Juncker restated the EU’s position on the agreement during talks between May and EU officials in Brussels.
Juncker spokesman Margaritis Schinas said that Juncker “underlined that the EU 27 will not reopen the withdrawal agreement, which represents a carefully balanced compromised.”
May who met with EU representatives including Juncker and European Council President Donald Tusk, had hoped EU representatives would reopen the agreement so she could negotiate changes to the Irish “backstop” protocol ahead of the UK’s planned departure date on March 29.

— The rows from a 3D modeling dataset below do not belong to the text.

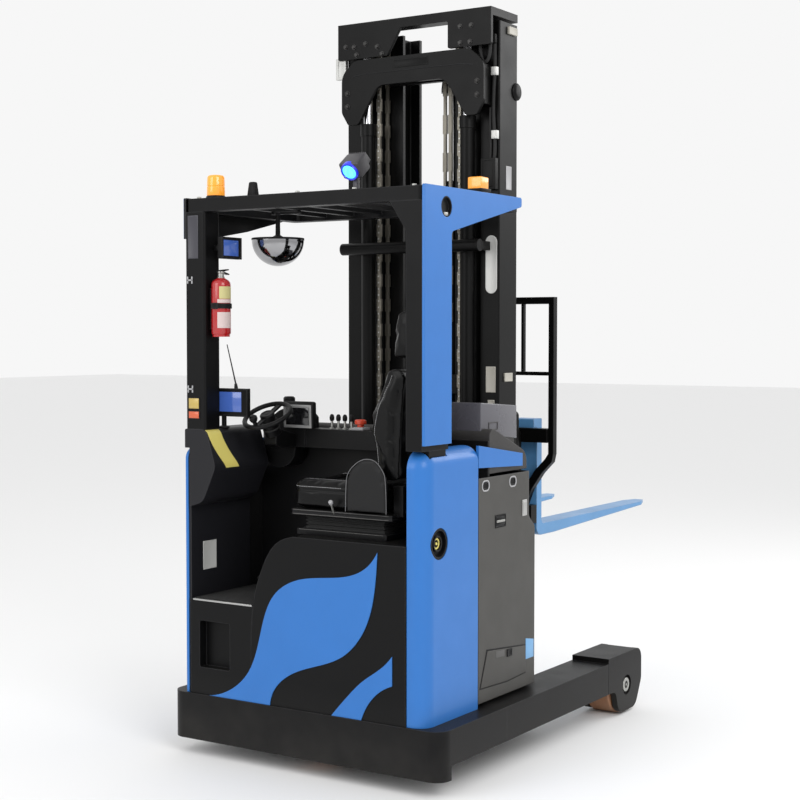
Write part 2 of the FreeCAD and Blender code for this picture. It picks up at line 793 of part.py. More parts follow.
def spot_lamp():
    """Blue floor spot on a bracket at the mast side of the roof, aimed at the floor
    behind the truck."""
    z = guard_top
    housing = plate("XZ", [(678, z + 111, 10), (746, z + 162, 10), (700, z + 222, 10),
                           (632, z + 171, 10)], 165, 265)
    rim = bar((666, 215, z + 150), (646, 215, z + 135), 36)
    bracket = block(690, 716, 204, 226, z - 4, z + 140)
    return joined(housing, rim, bracket)


def rear_lamp():
    """Amber flasher on the right of the roof."""
    foot = rounded("XY", 640, 716, -425, -349, 10, guard_top - 4, guard_top + 40)
    lens = rounded("XY", 648, 708, -417, -357, 16, guard_top + 39, guard_top + 88)
    return joined(foot, lens)


def mirror():
    """Half-dome mirror hung from the roof bars."""
    centre = Vector(300, 320, 2046)
    dome = turned(centre, [(0, -104), (34, -98), (66, -80), (90, -52), (103, -14), (106, 0),
                           (106, 8), (0, 8)])
    stem = rod("XY", 300, 320, 8, 2053, guard_top - guard_depth + 1)
    arm = block(292, 308, 205, 352, guard_top - guard_depth,
                guard_top - guard_depth + 12 - face_clearance)
    return joined(dome, stem, arm)


def monitors():
    """Camera screens on the left pillar and console, and the truck's own display."""
    upper = joined(rounded("XZ", 40, 160, 1965, 2050, 6, 392, 416),
                   block(60, 76, 415, body_half_width - left_pillar_width, 2000, 2016))
    lower = joined(rounded("YZ", 322, 476, 1345, 1456, 8, 101, 122),
                   rod("XY", 140, 470, 9, 1297, 1400), block(121, 148, 440, 479, 1380, 1400))
    display = joined(rounded("YZ", 198, 332, 1290, 1392, 8, wall_x - 128, wall_x - 104),
                     block(wall_x - 105, wall_x - 96, 280, 306, 1290, 1330))
    return upper, lower, display


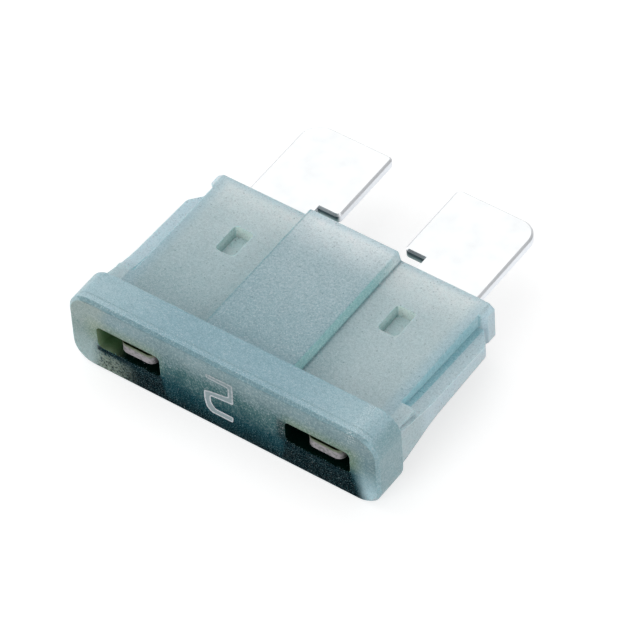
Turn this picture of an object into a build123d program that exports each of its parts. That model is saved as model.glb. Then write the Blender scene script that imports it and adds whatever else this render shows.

The Withdrawal Agreement was signed by both parties in November — with the contentious “backstop” agreed to in theory by May’s government a year before that — until the UK Parliament overwhelmingly rejected it.
The talks focused on the stalemate over the border between EU-member Ireland and Northern Ireland, which is in the United Kingdom.
During a visit to Slovakia on Thursday, German Chancellor Angela Merkel said she thought it was possible to resolve the Brexit stalemate.
Merkel repeated the European position that the exit agreement would not be renegotiated.
“I believe it is possible to find solutions without reopening the withdrawal agreement,” Merkel said. “That is not on the agenda for us.”
Irish backstop tops agenda
May is seeking changes to the “backstop” protocol in the withdrawal agreement that is designed to guarantee that the Irish border remain open, in order to win parliamentary approval of the Brexit deal. She has struggled, however, to agree with UK politicians on what any changes might look like, beyond calls for a unilateral exit clause for the UK.
Some Brexit supporters fear the backstop could leave Britain tied too closely to the EU, by placing Northern Ireland under slightly different and perhaps indefinite arrangements from the rest of the United Kingdom.
“The UK’s objective is to find a way to guarantee we cannot, and will not, be trapped in the backstop,” a government source told the dpa news agency ahead of Thursday’s talks.
“The prime minister is open to different ways to achieve this, but is clear it must be legally binding and therefore she will require changes to the withdrawal agreement,” the source said, adding that “securing such changes will not be easy.”
While May was in Northern Ireland on Wednesday, Tusk was south of the border in Dublin with Ireland’s Leo Varadkar. There, he again said that Brussels and Ireland were not willing to remove or compromise on the backstop, saying they would not “gamble with peace” on the once conflict-ridden island of Ireland. However, it was later comments about there being a “special place in hell” reserved for leading Brexit campaigners that dominated the headlines in the UK and abroad.
“I’ve been wondering what that special place in hell looks like, for those who promoted Brexit without even a sketch of a plan [for] how to carry it out safely,” Tusk said at the end of his press conference with Varadkar. This prompted Ireland’s Taoseach to say “they’ll give you terrible trouble for this,” in comments quietly picked up by the podium microphones.